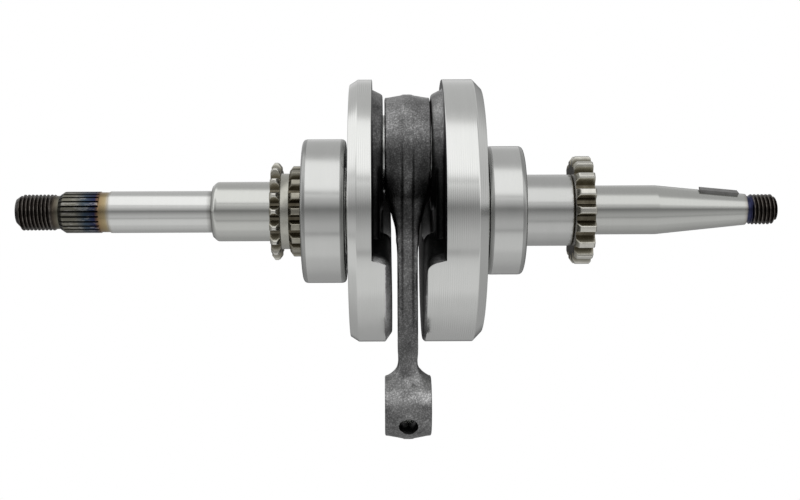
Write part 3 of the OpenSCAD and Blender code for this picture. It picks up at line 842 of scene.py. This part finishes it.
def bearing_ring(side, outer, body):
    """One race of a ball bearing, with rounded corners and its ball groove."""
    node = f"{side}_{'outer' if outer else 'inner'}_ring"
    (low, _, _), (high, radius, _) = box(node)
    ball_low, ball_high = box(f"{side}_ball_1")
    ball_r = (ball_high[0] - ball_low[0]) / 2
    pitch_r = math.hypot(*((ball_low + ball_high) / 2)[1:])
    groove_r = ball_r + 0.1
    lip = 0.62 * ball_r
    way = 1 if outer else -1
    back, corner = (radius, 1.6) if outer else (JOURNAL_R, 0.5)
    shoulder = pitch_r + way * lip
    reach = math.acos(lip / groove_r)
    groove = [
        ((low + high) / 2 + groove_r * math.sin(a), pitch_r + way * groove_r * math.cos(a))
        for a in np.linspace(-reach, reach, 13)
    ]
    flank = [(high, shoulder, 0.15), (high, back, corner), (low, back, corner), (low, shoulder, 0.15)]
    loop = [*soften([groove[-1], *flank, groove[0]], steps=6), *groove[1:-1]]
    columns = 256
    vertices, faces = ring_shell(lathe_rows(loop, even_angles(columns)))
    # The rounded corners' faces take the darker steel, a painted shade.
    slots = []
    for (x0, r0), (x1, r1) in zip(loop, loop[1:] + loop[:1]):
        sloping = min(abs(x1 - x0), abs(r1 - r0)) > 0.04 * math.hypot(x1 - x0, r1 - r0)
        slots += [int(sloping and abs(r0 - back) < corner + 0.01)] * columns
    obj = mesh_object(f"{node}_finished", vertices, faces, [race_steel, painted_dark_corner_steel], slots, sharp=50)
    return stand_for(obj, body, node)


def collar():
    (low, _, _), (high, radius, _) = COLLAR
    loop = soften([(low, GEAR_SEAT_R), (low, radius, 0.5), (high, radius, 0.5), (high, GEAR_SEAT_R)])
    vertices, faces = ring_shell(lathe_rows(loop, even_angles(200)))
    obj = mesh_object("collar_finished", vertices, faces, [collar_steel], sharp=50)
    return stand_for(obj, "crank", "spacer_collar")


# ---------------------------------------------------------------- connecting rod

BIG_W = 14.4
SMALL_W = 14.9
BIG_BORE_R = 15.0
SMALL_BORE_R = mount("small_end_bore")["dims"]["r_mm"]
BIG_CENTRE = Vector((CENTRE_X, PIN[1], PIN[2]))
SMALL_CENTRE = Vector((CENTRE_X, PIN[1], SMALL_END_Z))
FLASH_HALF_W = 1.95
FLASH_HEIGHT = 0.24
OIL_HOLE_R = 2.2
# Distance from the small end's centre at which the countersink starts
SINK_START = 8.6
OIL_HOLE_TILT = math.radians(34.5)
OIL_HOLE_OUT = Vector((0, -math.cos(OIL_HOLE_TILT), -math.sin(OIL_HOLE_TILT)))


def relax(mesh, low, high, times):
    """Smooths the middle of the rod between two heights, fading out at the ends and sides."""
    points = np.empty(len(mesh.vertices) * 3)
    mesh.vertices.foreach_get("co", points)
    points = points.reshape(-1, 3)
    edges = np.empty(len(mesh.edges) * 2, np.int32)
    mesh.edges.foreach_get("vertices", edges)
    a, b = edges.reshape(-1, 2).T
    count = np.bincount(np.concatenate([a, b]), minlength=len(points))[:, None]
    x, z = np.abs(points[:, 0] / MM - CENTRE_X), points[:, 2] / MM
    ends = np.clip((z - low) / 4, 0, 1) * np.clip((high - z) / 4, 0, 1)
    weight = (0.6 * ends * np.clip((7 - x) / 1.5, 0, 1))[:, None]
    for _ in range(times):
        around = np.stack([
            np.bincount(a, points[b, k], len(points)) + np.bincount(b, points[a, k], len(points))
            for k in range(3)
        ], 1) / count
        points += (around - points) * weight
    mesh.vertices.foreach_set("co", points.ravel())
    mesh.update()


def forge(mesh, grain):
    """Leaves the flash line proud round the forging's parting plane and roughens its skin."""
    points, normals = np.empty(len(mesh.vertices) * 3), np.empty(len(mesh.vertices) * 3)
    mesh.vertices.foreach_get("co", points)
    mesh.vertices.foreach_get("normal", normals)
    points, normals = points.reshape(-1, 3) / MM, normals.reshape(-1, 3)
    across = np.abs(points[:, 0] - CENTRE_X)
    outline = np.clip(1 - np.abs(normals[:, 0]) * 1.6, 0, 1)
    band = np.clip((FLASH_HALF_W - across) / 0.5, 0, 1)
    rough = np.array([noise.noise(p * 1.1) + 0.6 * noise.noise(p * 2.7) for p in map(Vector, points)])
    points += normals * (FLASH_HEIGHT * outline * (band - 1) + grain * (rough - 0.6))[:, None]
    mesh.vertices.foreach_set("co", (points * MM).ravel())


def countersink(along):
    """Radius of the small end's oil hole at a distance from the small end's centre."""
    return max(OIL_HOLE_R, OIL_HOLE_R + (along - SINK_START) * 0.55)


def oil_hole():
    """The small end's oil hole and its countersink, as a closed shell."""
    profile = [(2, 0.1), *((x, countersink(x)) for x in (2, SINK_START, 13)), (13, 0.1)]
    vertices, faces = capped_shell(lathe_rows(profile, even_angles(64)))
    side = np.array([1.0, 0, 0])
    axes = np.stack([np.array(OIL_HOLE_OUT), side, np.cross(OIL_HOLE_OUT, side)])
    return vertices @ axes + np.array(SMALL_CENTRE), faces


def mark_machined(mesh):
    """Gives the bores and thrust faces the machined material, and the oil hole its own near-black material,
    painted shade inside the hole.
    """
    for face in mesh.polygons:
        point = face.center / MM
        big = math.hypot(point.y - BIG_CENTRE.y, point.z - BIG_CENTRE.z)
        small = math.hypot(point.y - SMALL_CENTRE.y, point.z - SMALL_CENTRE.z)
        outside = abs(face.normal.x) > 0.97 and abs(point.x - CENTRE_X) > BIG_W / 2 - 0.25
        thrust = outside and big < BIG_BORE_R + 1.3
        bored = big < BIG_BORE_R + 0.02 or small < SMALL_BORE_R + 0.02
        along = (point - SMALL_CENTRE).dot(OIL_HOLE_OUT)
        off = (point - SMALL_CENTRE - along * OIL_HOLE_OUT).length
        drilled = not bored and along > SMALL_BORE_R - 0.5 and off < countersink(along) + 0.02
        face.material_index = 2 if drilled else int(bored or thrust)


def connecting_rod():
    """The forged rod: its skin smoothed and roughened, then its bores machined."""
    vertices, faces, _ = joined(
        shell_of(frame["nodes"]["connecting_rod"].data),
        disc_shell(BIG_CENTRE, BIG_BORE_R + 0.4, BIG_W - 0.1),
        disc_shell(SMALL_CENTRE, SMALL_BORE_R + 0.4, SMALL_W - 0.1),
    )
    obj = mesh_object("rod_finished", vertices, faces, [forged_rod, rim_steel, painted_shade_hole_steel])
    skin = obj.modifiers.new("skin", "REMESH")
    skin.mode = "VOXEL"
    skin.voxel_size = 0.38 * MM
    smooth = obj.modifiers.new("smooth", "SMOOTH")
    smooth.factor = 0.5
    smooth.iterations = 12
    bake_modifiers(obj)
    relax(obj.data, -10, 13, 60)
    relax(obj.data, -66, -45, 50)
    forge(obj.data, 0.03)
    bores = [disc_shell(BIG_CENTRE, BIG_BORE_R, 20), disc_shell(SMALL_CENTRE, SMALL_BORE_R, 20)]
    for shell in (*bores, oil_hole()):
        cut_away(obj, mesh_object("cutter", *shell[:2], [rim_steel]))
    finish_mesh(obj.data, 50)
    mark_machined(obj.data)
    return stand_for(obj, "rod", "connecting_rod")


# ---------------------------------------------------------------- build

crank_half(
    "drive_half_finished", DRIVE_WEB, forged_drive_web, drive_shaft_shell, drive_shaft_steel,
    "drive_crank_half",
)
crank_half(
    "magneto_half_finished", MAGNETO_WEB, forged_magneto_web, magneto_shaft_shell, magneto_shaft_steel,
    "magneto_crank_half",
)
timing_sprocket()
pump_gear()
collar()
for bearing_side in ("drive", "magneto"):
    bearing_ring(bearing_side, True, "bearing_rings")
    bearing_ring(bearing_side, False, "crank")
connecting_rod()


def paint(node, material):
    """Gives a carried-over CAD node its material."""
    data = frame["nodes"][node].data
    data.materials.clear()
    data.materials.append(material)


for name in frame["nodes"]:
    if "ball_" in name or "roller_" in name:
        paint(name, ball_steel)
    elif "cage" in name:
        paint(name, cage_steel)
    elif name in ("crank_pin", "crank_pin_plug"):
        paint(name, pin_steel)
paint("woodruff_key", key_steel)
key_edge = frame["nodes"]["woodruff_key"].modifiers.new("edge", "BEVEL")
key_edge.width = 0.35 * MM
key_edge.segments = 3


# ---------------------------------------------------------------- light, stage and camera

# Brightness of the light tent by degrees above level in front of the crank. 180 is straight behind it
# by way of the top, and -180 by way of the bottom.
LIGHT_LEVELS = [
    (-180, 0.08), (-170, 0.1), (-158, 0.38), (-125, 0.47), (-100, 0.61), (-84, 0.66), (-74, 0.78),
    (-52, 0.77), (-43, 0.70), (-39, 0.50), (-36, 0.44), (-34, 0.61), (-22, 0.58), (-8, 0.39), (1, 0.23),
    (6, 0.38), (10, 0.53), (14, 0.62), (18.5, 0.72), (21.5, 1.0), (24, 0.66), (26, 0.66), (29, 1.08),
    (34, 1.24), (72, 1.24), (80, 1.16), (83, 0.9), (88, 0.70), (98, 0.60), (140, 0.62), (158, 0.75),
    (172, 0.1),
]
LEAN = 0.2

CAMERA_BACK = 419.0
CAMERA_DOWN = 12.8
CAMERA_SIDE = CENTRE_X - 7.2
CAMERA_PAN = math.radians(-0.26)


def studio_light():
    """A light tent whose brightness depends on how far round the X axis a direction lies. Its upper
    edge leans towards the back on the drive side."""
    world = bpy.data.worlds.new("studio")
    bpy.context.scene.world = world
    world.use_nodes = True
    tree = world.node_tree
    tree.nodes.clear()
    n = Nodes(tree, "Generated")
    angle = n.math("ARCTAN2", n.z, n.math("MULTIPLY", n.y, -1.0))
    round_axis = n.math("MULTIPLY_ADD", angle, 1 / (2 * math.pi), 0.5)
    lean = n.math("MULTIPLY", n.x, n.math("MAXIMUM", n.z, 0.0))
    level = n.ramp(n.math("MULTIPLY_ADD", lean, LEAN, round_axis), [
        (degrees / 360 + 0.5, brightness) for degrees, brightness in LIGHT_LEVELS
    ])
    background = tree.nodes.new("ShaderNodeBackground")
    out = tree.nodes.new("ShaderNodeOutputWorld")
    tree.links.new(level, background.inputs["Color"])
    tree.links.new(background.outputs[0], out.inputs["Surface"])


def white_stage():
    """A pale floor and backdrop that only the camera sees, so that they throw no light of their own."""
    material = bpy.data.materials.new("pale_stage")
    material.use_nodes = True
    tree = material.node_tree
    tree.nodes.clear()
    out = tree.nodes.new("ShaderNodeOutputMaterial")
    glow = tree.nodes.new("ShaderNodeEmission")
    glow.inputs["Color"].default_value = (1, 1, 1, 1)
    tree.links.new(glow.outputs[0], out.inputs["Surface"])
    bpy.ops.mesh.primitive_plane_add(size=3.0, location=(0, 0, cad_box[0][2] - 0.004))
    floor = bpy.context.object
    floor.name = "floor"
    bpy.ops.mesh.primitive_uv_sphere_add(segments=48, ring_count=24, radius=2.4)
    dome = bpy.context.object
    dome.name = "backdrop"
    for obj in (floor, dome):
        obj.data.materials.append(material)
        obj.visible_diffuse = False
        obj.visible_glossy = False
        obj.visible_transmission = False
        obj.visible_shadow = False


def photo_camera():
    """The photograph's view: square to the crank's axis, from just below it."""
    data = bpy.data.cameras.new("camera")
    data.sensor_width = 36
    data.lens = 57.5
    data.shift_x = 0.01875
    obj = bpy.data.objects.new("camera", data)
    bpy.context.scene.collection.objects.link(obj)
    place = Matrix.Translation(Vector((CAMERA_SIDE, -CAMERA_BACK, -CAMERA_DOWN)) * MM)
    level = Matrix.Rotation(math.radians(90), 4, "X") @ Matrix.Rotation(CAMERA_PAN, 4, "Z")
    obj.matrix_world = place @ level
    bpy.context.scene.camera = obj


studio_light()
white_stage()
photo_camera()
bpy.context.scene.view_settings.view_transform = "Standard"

# # # # #

▶ Brief
Looking at the material above, please copy exactly every line from its first line through the line containing "return stand_for(obj, body, node)", with both ends included and nothing else.

▶ Result
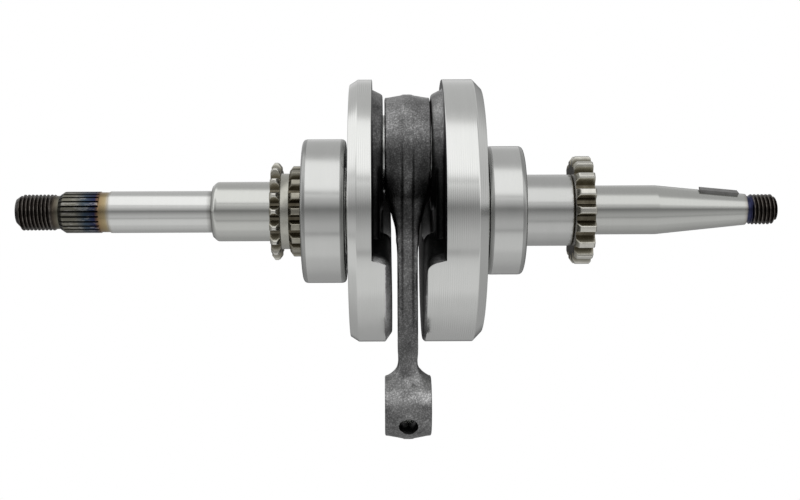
Write part 3 of the OpenSCAD and Blender code for this picture. It picks up at line 842 of scene.py. This part finishes it.
def bearing_ring(side, outer, body):
    """One race of a ball bearing, with rounded corners and its ball groove."""
    node = f"{side}_{'outer' if outer else 'inner'}_ring"
    (low, _, _), (high, radius, _) = box(node)
    ball_low, ball_high = box(f"{side}_ball_1")
    ball_r = (ball_high[0] - ball_low[0]) / 2
    pitch_r = math.hypot(*((ball_low + ball_high) / 2)[1:])
    groove_r = ball_r + 0.1
    lip = 0.62 * ball_r
    way = 1 if outer else -1
    back, corner = (radius, 1.6) if outer else (JOURNAL_R, 0.5)
    shoulder = pitch_r + way * lip
    reach = math.acos(lip / groove_r)
    groove = [
        ((low + high) / 2 + groove_r * math.sin(a), pitch_r + way * groove_r * math.cos(a))
        for a in np.linspace(-reach, reach, 13)
    ]
    flank = [(high, shoulder, 0.15), (high, back, corner), (low, back, corner), (low, shoulder, 0.15)]
    loop = [*soften([groove[-1], *flank, groove[0]], steps=6), *groove[1:-1]]
    columns = 256
    vertices, faces = ring_shell(lathe_rows(loop, even_angles(columns)))
    # The rounded corners' faces take the darker steel, a painted shade.
    slots = []
    for (x0, r0), (x1, r1) in zip(loop, loop[1:] + loop[:1]):
        sloping = min(abs(x1 - x0), abs(r1 - r0)) > 0.04 * math.hypot(x1 - x0, r1 - r0)
        slots += [int(sloping and abs(r0 - back) < corner + 0.01)] * columns
    obj = mesh_object(f"{node}_finished", vertices, faces, [race_steel, painted_dark_corner_steel], slots, sharp=50)
    return stand_for(obj, body, node)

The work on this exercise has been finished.